Заключительная часть номера представляет собой не только эпилог фильма, но и меланхоличное послание в ушедшие десятилетия. Недвусмысленный некролог. Обращение к тем акулам пера, что забавляли юного Андерсона, печатали Набокова и Капоте, публиковали самые смешные карикатуры и освещали самые громкие происшествия. Режиссёр даже выделил под их имена отдельный экран в финальных титрах с пометкой dedicated to: Розамунд Бернье (Vogue), Джозеф Митчелл (The New Yorker), Мейвис Галлант (Montreal Standard) …
Список публицистов, которым были возданы почести, можно продолжать бесконечно, равно как и перечень задействованных в ленте актёров: преимущественно первой величины. Макдорманд, Суинтон, Уилсон, Шаламе, Вальц, Сейду, Броуди — скорее на нашем виртуальном складе закончатся скобки с запятыми, нежели мы умудримся их всех банальнейшим образом перечислить. Иными словами, избыток — это именно то слово, которым следует описывать любой аспект «Французского вестника». Изобилие мелких деталей, лиц, декораций, выстроенных по принципу «кукольного домика», дюжина стилей и тонны референсов. Андерсону незачем предъявлять свою поэтику — его работы, до неузнаваемости похожие друг на друга, мы учуем и за версту, и за милю, и за километр.
Однако кое-что выбивает «Французский вестник» из андерсоновской пастельно-акварельной фильмографии, скреплённой узелками из папье-маше. За знакомыми до боли тревеллингом, размашистым whip-pan’ом и закадровыми голосами ощущается, как флегма планомерно вытесняет беззаботный смех. Маскирует отныне неравное противостояние двух корней слова «трагикомедия» за богатым слогом, украшающим полицейские сводки, беспристрастные репортажи, портреты «героев недели» и литературные изложения злобы дня.

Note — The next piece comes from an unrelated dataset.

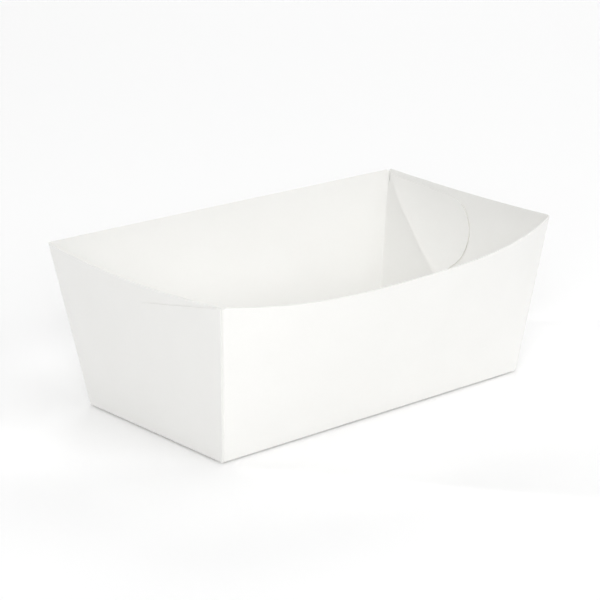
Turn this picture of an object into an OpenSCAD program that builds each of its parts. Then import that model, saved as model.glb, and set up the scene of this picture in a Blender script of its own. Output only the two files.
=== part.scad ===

Обязательно в монохроме, дабы подчеркнуть фактуру письма — чёрным по белому. На плёнке, а не на цифре, потому что так и рождается винтажный эффект. С трансформацией былых персонажей Уэса Андерсона, аморфных романтиков, в «свежую кровь», титановых профи, чей очаровательный цинизм располагает окружающих, а ручка их разит красную строку и валит мощным эпитетом с ног. Наследники давних героев режиссёра, прослывших безнадёжными инфантами, впервые за долгое время предстают перед зрителем взрослыми дядями и тётями. Однако внимательный наблюдатель, особенно из тех, кто кормится профессией журналиста, обнаружит подвох в новом полотне одного из самых пёстрых фантазёров современности.
«Ты сделай, чтобы казалось, что это нарочно так написано», — совет, который главный редактор «Вестника» даёт всем без исключения сотрудникам. Звучит не столько как ироничное напутствие, сколько как напоминание: журналист — это профессионал, который умело притворяется профессионалом. Пишу светскую хронику — уверенно мимикрирую под людей «первого порядка». Обозреваю кинопрокат — смолю сигареты аки Годар и ношу Ray-Ban как Серёжа Добротворский. Веду колонку о коммунальном вопросе — ношу в рюкзаке Жилищный кодекс, но стараюсь в него без нужды не заглядывать.
Журналисты — великие притворщики, а Уэс Андерсон — один из немногих киноделов, кто решил их вечно мигрирующую от недосыпа к недосыпу натуру обнажить и приласкать. В его Аннуи нет охотников за сенсациями, что раскрывают тайну уровня Уотергейтского скандала. Нет расследований масштаба легендарной статьи Boston Globe о грязных поступках нечистых на руку католических священников. Здесь присутствуют лишь они: ни великие, ни бездарные, а умеренно хорошие писатели, которые своё дело любят, знают и сдают материал в срок. Не всегда, правда, они успевают к дедлайну, но давайте их за это простим. Они тоже люди, чёрт возьми! Тем более что, кроме собственных жизней, им приходится проживать десятки сюжетов извне и пропускать через себя сотни чужих мнений. Ведь чего только не сделаешь ради увлекательной статьи.